### TASK DETAILS:
For the listing that follows, give again exactly the lines from the one with "return material" to the one with "if empty is", including both.

### DATASET ENTRIES:
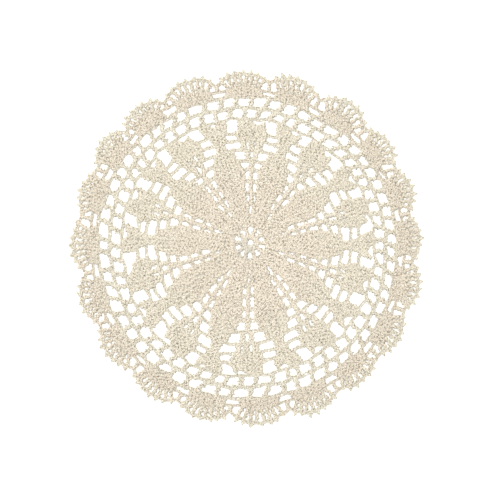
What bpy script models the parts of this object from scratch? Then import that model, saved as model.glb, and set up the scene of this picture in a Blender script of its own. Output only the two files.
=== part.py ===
"""A crocheted lace doily: one flat openwork mat of cream cotton thread.

It is worked in one piece from the centre out, so it is one solid: a thin sheet with a
scalloped edge and its larger gaps open. The stitches themselves are finer than this model.

Metres, +Z up. The origin is under the middle of the outline, on the surface the mat lies on.

The pattern is laid out on a chart. A step is one scallop's share of the way round, 20 steps to a
turn, and step 0 is the first gap between two petals. A radius on the chart is that of an evenly
worked mat, and place() gives the spot that it has in this one, which is pulled a little out of true.
"""

import math
from collections import namedtuple

import bmesh
import bpy

# Driving sizes.
THICKNESS = 0.0016  # a double crochet's crossed threads
STEPS = 20  # scallops round the edge, two to each petal
FIRST_RING = 0.0022  # radius of the hole that the work starts from
FIRST_RING_CORNERS = 8
PETAL_TIP = 0.0601  # middles of the holes either side of a petal's tip
NET_INNER = 0.0745  # middles of the holes in the two net rounds
NET_OUTER = 0.0808
SHELL_BASE = 0.0839  # where the edge shells fan out from the net

# The edge shells, each a fan of stitches with a pointed picot on every ray.
SHELL_LAG = 1 / 3  # steps from a petal gap back to the dip before it
PICOTS = 7
FAN_HALF_ANGLE = 60.0  # degrees from the shell's middle ray to its last
FAN_HALF_WIDTH = 0.50  # steps from the middle of the shell out to where its side would be upright
FAN_FULLNESS = 0.6  # 1 for an elliptic top, and less for squarer shoulders
DIP_SHARE = 0.86  # how far out the edge comes between two picots

# Hand work is uneven, so each petal and each shell has a row of its own. A turn is in degrees from
# +X, and a pull is the share of its radius by which the mat stands out, or in, beside that place.
# A petal's row gives the gap before it, and a shell's row the dip before it.
Petal = namedtuple("Petal", "gap pull")
PETALS = (
    Petal(gap=16.0, pull=-0.031),
    Petal(gap=53.0, pull=-0.050),
    Petal(gap=89.0, pull=-0.014),
    Petal(gap=125.0, pull=-0.004),
    Petal(gap=160.5, pull=0.001),
    Petal(gap=196.5, pull=0.000),
    Petal(gap=235.0, pull=0.055),
    Petal(gap=268.0, pull=0.065),
    Petal(gap=305.0, pull=0.018),
    Petal(gap=341.0, pull=-0.016),
)

# Low is the radius of the bottom of the dip, and reach the radius of the shell's middle picot.
Shell = namedtuple("Shell", "dip pull low reach")
SHELLS = (
    Shell(dip=10.5, pull=-0.034, low=0.0930, reach=0.1004),
    Shell(dip=27.5, pull=-0.040, low=0.0945, reach=0.1010),
    Shell(dip=44.5, pull=-0.042, low=0.0945, reach=0.1026),
    Shell(dip=64.0, pull=-0.058, low=0.0925, reach=0.1013),
    Shell(dip=83.0, pull=-0.034, low=0.0925, reach=0.0994),
    Shell(dip=102.0, pull=-0.025, low=0.0910, reach=0.0998),
    Shell(dip=121.5, pull=-0.006, low=0.0920, reach=0.0997),
    Shell(dip=138.5, pull=0.006, low=0.0920, reach=0.1009),
    Shell(dip=154.0, pull=0.007, low=0.0940, reach=0.0990),
    Shell(dip=171.5, pull=0.014, low=0.0940, reach=0.1000),
    Shell(dip=190.5, pull=0.006, low=0.0920, reach=0.1000),
    Shell(dip=208.5, pull=0.021, low=0.0935, reach=0.0996),
    Shell(dip=227.0, pull=0.034, low=0.0925, reach=0.0990),
    Shell(dip=245.5, pull=0.044, low=0.0925, reach=0.0988),
    Shell(dip=263.5, pull=0.038, low=0.0905, reach=0.0994),
    Shell(dip=283.0, pull=0.027, low=0.0920, reach=0.1001),
    Shell(dip=300.5, pull=0.024, low=0.0930, reach=0.0984),
    Shell(dip=318.5, pull=0.018, low=0.0930, reach=0.0993),
    Shell(dip=336.0, pull=-0.001, low=0.0940, reach=0.1000),
    Shell(dip=353.0, pull=-0.020, low=0.0925, reach=0.0988),
)

# One petal is worked looser at its outer end, and stands out there by up to its reach.
Bulge = namedtuple("Bulge", "turn spread radius depth reach")
LOOSE_PETAL = Bulge(turn=252.0, spread=14.0, radius=0.0570, depth=0.0125, reach=0.0026)

# Rings of like holes. Each hole is `deep` along the radius and `wide` across it, and the ring
# has one at each of `places`, which are steps, and again every `repeat` steps.
Ring = namedtuple("Ring", "radius deep wide corners repeat places")
RINGS = (
    # Either side of the gaps between the petals, opening towards the petals' tips.
    Ring(radius=0.0437, deep=0.0034, wide=0.0037, corners=6, repeat=2, places=(-0.28, 0.24)),
    Ring(radius=0.0496, deep=0.0034, wide=0.0048, corners=6, repeat=2, places=(-0.43, 0.38)),
    Ring(radius=0.0547, deep=0.0031, wide=0.0077, corners=6, repeat=2, places=(-0.60, 0.62)),
    Ring(radius=PETAL_TIP, deep=0.0035, wide=0.0060, corners=6, repeat=2, places=(-0.65, 0.59)),
    # The windows, the largest gaps of all, between the fans that stand on the petals.
    Ring(radius=0.0676, deep=0.0075, wide=0.0074, corners=12, repeat=1, places=(-0.51,)),
    # The two rounds of net.
    Ring(radius=NET_INNER, deep=0.0038, wide=0.0046, corners=5, repeat=1, places=(-1 / 3, 0.0, 1 / 3)),
    Ring(radius=NET_OUTER, deep=0.0040, wide=0.0050, corners=5, repeat=1, places=(-1 / 2, -1 / 6, 1 / 6)),
    # Under each dip of the edge, a slit and then a small gap on either side.
    Ring(radius=0.0862, deep=0.0020, wide=0.0048, corners=6, repeat=1, places=(-1 / 3,)),
    Ring(radius=0.0896, deep=0.0026, wide=0.0028, corners=5, repeat=1, places=(-0.468, -0.198)),
)

COTTON = (0.80, 0.72, 0.58, 1.0)
COTTON_ROUGHNESS = 0.85


def marked(marks, count, lap):
    """The value at a place counted along a closed row of marks, which gains a lap each time round."""
    whole, along = divmod(count, len(marks))
    mark = int(along)
    start = marks[mark]
    end = marks[(mark + 1) % len(marks)] + (lap if mark + 1 == len(marks) else 0.0)
    return lap * whole + start + (along - mark) * (end - start)


def eased(radius, inner, outer):
    """The inner rounds follow the petals and the outer ones the shells, with the windows between."""
    share = min(1.0, max(0.0, (radius - PETAL_TIP) / (NET_INNER - PETAL_TIP)))
    return inner + share * (outer - inner)


def turn_at(step, radius):
    """How far round from +X a spot lies, in radians."""
    inner = marked([petal.gap for petal in PETALS], step * len(PETALS) / STEPS, 360.0)
    outer = marked([shell.dip for shell in SHELLS], step + SHELL_LAG, 360.0)
    return math.radians(eased(radius, inner, outer))


def pulled(step, radius):
    """The radius that a spot has once the mat is pulled out of true."""
    inner = marked([petal.pull for petal in PETALS], step * len(PETALS) / STEPS, 0.0)
    outer = marked([shell.pull for shell in SHELLS], step + SHELL_LAG, 0.0)
    off = (math.degrees(turn_at(step, radius)) - LOOSE_PETAL.turn + 180.0) % 360.0 - 180.0
    sideways = (off / LOOSE_PETAL.spread) ** 2
    outwards = ((radius - LOOSE_PETAL.radius) / LOOSE_PETAL.depth) ** 2
    return radius * (1.0 + eased(radius, inner, outer)) + LOOSE_PETAL.reach * math.exp(-sideways - outwards)


def place(step, radius):
    """Where a spot of the chart lies on the mat, before the outline is centred."""
    turn = turn_at(step, radius)
    return (pulled(step, radius) * math.cos(turn), pulled(step, radius) * math.sin(turn))


def shell_edge(number):
    """The outline from the dip before a shell to its last picot."""
    start = number - SHELL_LAG
    middle = start + 0.5
    reach = SHELLS[number].reach - SHELL_BASE
    points = [place(start, SHELLS[number].low)]
    rays = 2 * PICOTS - 1
    for ray in range(rays):
        angle = math.radians(FAN_HALF_ANGLE * (2 * ray / (rays - 1) - 1))
        share = 1.0 if ray % 2 == 0 else DIP_SHARE
        step = middle + share * FAN_HALF_WIDTH * math.sin(angle)
        points.append(place(step, SHELL_BASE + share * reach * math.cos(angle) ** FAN_FULLNESS))
    return points


def outline():
    """The whole scalloped edge, round the mat once."""
    return [point for number in range(STEPS) for point in shell_edge(number)]


def hole(ring, step):
    """One hole of a ring, a rounded polygon with a corner pointing outwards."""
    per_metre = STEPS / (2 * math.pi * ring.radius)
    points = []
    for corner in range(ring.corners):
        angle = 2 * math.pi * corner / ring.corners
        radius = ring.radius + ring.deep / 2 * math.cos(angle)
        points.append(place(step + ring.wide / 2 * math.sin(angle) * per_metre, radius))
    return points


def holes():
    """Every hole of the mat, the first ring's at the centre included."""
    corners = [STEPS * corner / FIRST_RING_CORNERS for corner in range(FIRST_RING_CORNERS)]
    found = [[place(step, FIRST_RING) for step in corners]]
    for ring in RINGS:
        for start in range(0, STEPS, ring.repeat):
            found += [hole(ring, start + offset) for offset in ring.places]
    return found


def add_loop(bm, points, centre):
    """A closed loop of edges through the points, on the surface that the mat lies on."""
    verts = [bm.verts.new((x - centre[0], y - centre[1], 0.0)) for x, y in points]
    return [bm.edges.new((verts[i - 1], verts[i])) for i in range(len(verts))]


def doily_mesh():
    """The sheet between its outline and its holes, given its thickness upwards."""
    edge = outline()
    across = [x for x, _ in edge]
    along = [y for _, y in edge]
    centre = ((min(across) + max(across)) / 2, (min(along) + max(along)) / 2)
    bm = bmesh.new()
    edges = []
    for loop in [edge] + holes():
        edges += add_loop(bm, loop, centre)
    bmesh.ops.triangle_fill(bm, use_beauty=True, use_dissolve=False, edges=edges, normal=(0, 0, 1))
    raised = bmesh.ops.extrude_face_region(bm, geom=bm.faces[:], use_keep_orig=True)["geom"]
    top = [part for part in raised if isinstance(part, bmesh.types.BMVert)]
    bmesh.ops.translate(bm, vec=(0.0, 0.0, THICKNESS), verts=top)
    bmesh.ops.recalc_face_normals(bm, faces=bm.faces[:])
    mesh = bpy.data.meshes.new("doily")
    bm.to_mesh(mesh)
    bm.free()
    return mesh


def cotton():
    """Plain unbleached cotton."""
    material = bpy.data.materials.new("cotton")
    material.use_nodes = True
    shader = material.node_tree.nodes["Principled BSDF"]
    shader.inputs["Base Color"].default_value = COTTON
    shader.inputs["Roughness"].default_value = COTTON_ROUGHNESS
    shader.inputs["Metallic"].default_value = 0.0
    return material


for old in list(bpy.data.objects):
    bpy.data.objects.remove(old)
doily = bpy.data.objects.new("doily", doily_mesh())
doily.data.materials.append(cotton())
bpy.context.scene.collection.objects.link(doily)
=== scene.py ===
"""The looks of the lace doily: every stitch as twisted cotton thread, from the middle outwards."""

import math
from collections import namedtuple

import bpy
import numpy as np
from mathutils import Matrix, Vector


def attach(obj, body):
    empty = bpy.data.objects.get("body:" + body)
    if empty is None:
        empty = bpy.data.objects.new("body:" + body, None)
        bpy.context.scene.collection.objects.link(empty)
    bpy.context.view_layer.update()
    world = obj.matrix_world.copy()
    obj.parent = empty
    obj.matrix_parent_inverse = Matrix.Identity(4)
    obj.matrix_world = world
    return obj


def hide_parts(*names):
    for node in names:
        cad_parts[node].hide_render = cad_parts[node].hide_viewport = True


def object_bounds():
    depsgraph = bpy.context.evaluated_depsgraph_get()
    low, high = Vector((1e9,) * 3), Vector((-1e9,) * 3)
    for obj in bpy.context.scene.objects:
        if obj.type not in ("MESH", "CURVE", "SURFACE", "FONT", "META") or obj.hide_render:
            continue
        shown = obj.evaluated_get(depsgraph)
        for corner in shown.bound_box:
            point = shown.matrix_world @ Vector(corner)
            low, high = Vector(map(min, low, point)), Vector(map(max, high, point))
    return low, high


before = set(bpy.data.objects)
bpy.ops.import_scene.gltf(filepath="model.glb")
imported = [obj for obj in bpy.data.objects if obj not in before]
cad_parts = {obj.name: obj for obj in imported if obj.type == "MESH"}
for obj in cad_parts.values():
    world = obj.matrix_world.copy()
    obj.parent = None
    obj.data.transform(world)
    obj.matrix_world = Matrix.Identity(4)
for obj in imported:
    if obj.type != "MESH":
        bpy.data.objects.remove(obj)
cad_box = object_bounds()


# The middle: a ring of ten chain stitches, a tight round of twenty double crochets, ten lone ones
# with an eyelet between each two, and a full round of forty. It is cotton thread, hooked through
# itself stitch by stitch, and the rest of the mat is worked on from it in the same thread.

# The chart that the whole mat is laid out on, in metres. A step is one scallop's share of the way
# round, step 0 is the first gap between two petals, and a radius is that of an evenly worked mat.
STEPS = 20  # scallops round the edge
PER_PETAL = 2  # steps from one petal to the next
PER_SHELL = 1  # steps from one shell of the edge to the next
PETAL_TIP = 0.0601  # the mat is pulled as the petals' rows say up to here
NET_INNER = 0.0745  # and as the shells' rows say from here on
SHELL_BASE = 0.0839  # where the edge shells fan out from the net
SHELL_LAG = 1 / 3  # steps from a petal gap back to the dip before it
PICOTS = 7
FAN_HALF_ANGLE = 60.0  # degrees from a shell's middle ray to its last
FAN_HALF_WIDTH = 0.50  # steps from the middle of the shell out to where its side would be upright
FAN_FULLNESS = 0.6  # 1 for an elliptic top, and less for squarer shoulders

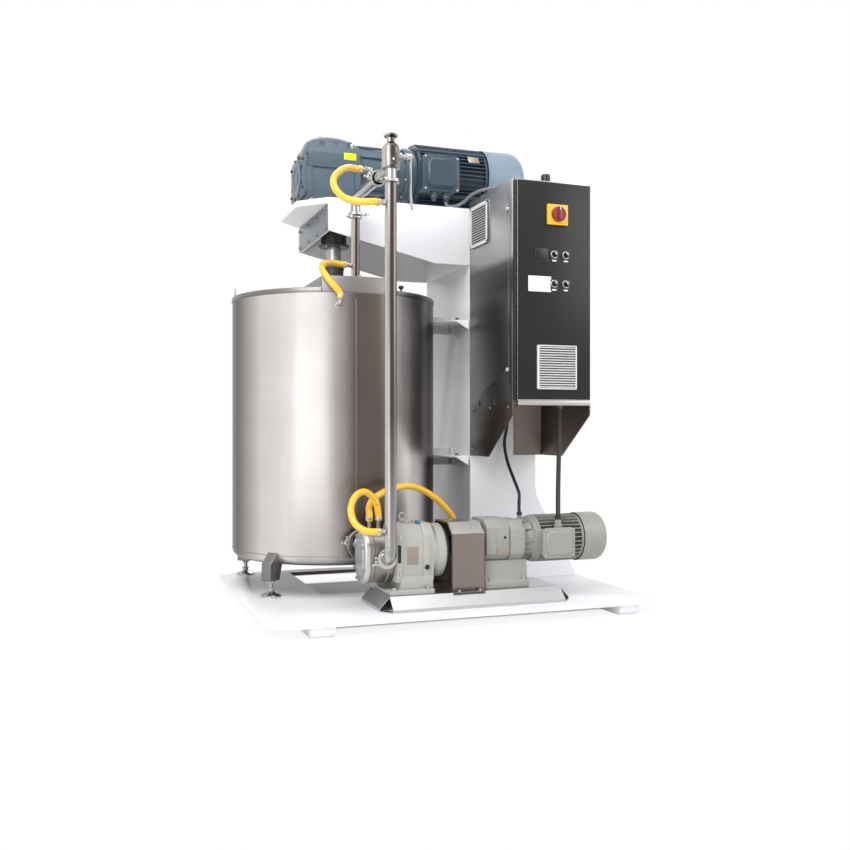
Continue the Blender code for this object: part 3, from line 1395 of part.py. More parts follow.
def make_pump_drive(rotor_upper):
    """The guarded coupling, the reducer and the pump's motor with its terminal box, cowl and fan."""
    y = py(PUMP_Y)
    left = px(GUARD_LEFT)
    right = px(GUARD_RIGHT)
    guard = prism(guard_section(y, 0.0), "YZ", left, right)
    tunnel = prism(guard_section(y, GUARD_WALL), "YZ", left - 0.01, right + 0.01)
    part(cut(guard, tunnel), "coupling_guard", (0.50, 0.46, 0.44), 0.3, 1.0)

    hub_left = px(COUPLING_LEFT)
    hub_right = px(COUPLING_RIGHT)
    hub = rod((hub_left, y, DRIVE_Z), (hub_right, y, DRIVE_Z), COUPLING_R)
    stub_end = px(REDUCER_LEFT) + 0.05
    stub = rod((hub_right - 0.01, y, DRIVE_Z), (stub_end, y, DRIVE_Z), ROTOR_SHAFT_R, sides=SHAFT_SIDES)
    socket = rod(
        (hub_left - 0.01, y, DRIVE_Z),
        (hub_right - 0.02 + GAP, y, DRIVE_Z),
        ROTOR_SHAFT_R + GAP,
        sides=SHAFT_SIDES,
    )
    coupling = part(cut(join(hub, stub), socket), "pump_coupling", (0.08, 0.08, 0.09), 0.5, 0.2)
    pivot("pump_drive_axis", (px(HEAD_LEFT), y, DRIVE_Z), rotor_upper, coupling)

    case_left = px(REDUCER_LEFT)
    case_right = px(REDUCER_RIGHT)
    motor_left = px(PUMP_MOTOR_LEFT)
    body = rod((case_left, y, PUMP_MOTOR_Z), (case_right, y, PUMP_MOTOR_Z), REDUCER_R)
    cone = rod(
        (case_right - 0.03, y, PUMP_MOTOR_Z),
        (motor_left - GAP, y, PUMP_MOTOR_Z),
        REDUCER_R * 0.8,
        PUMP_MOTOR_R * 0.95,
    )
    block = box(
        (case_left + 0.004, y - GEAR_CASE_HALF, TRAY_TOP + GAP),
        (case_right - 0.004, y + GEAR_CASE_HALF, REDUCER_BLOCK_TOP),
        0.008,
    )
    gland_x = px(REDUCER_GLAND_X)
    gland_y = py(REDUCER_GLAND_Y)
    gland = rod(
        (gland_x, gland_y, PUMP_MOTOR_Z + 0.6 * REDUCER_R),
        (gland_x, gland_y, REDUCER_GLAND_TOP),
        REDUCER_GLAND_R,
        sides=FEW_SIDES,
    )
    output_bore = rod(
        (case_left - 0.01, y, DRIVE_Z), (stub_end + RUN, y, DRIVE_Z), ROTOR_BORE_R, sides=SHAFT_SIDES
    )
    input_start = case_right - 0.03
    input_bore = rod(
        (input_start, y, PUMP_MOTOR_Z),
        (motor_left + 0.01, y, PUMP_MOTOR_Z),
        ROTOR_BORE_R,
        sides=SHAFT_SIDES,
    )
    join(body, cone, block, gland)
    part(cut(body, output_bore, input_bore), "reducer", (0.60, 0.62, 0.58), 0.45)

    motor_right = px(PUMP_MOTOR_RIGHT)
    outline = finned_outline(y, PUMP_MOTOR_Z, PUMP_MOTOR_CORE_R, PUMP_MOTOR_R, PUMP_MOTOR_FINS)
    bore = circle(y, PUMP_MOTOR_Z, ROTOR_BORE_R, SHAFT_SIDES)
    frame = prism(outline, "YZ", motor_left, motor_right, [bore])
    terminal = box(
        (px(PUMP_BOX_LEFT), py(PUMP_BOX_FRONT), PUMP_BOX_BOTTOM),
        (px(PUMP_BOX_RIGHT), y - PUMP_MOTOR_CORE_R + 0.02, PUMP_BOX_TOP),
        0.008,
    )
    gland_x = px(PUMP_GLAND_X)
    gland_y = py(PUMP_GLAND_Y)
    conduit_gland = rod(
        (gland_x, gland_y, PUMP_BOX_TOP - 0.02),
        (gland_x, gland_y, PUMP_BOX_TOP + PUMP_GLAND_TALL),
        GLAND_R,
        sides=FEW_SIDES,
    )
    part(join(frame, terminal, conduit_gland), "pump_motor_frame", (0.60, 0.62, 0.58), 0.45)

    length = PUMP_COWL_RIGHT - PUMP_MOTOR_RIGHT - GAP
    cowl = fan_cowl(PUMP_COWL_R, COWL_WALL, length, PUMP_COWL_DOME, (motor_right + GAP, y, PUMP_MOTOR_Z))
    part(cowl, "pump_motor_cowl", (0.62, 0.64, 0.60), 0.4)
    fan_left = motor_right + 0.4 * length
    fan = prism(
        fan_outline(y, PUMP_MOTOR_Z, 0.022, PUMP_COWL_R * 0.78, FAN_BLADES), "YZ", fan_left, fan_left + 0.02
    )
    shaft = rod(
        (input_start + 0.01, y, PUMP_MOTOR_Z),
        (fan_left + 0.03, y, PUMP_MOTOR_Z),
        ROTOR_SHAFT_R,
        sides=SHAFT_SIDES,
    )
    part(join(shaft, fan), "pump_motor_rotor", (0.25, 0.25, 0.25), 0.5, 0.5)
    pivot("pump_motor_axis", (motor_left, y, PUMP_MOTOR_Z), shaft)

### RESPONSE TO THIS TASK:
    return material


for old in list(bpy.data.objects):
    bpy.data.objects.remove(old)
doily = bpy.data.objects.new("doily", doily_mesh())
doily.data.materials.append(cotton())
bpy.context.scene.collection.objects.link(doily)
=== scene.py ===
"""The looks of the lace doily: every stitch as twisted cotton thread, from the middle outwards."""

import math
from collections import namedtuple

import bpy
import numpy as np
from mathutils import Matrix, Vector


def attach(obj, body):
    empty = bpy.data.objects.get("body:" + body)
    if empty is None:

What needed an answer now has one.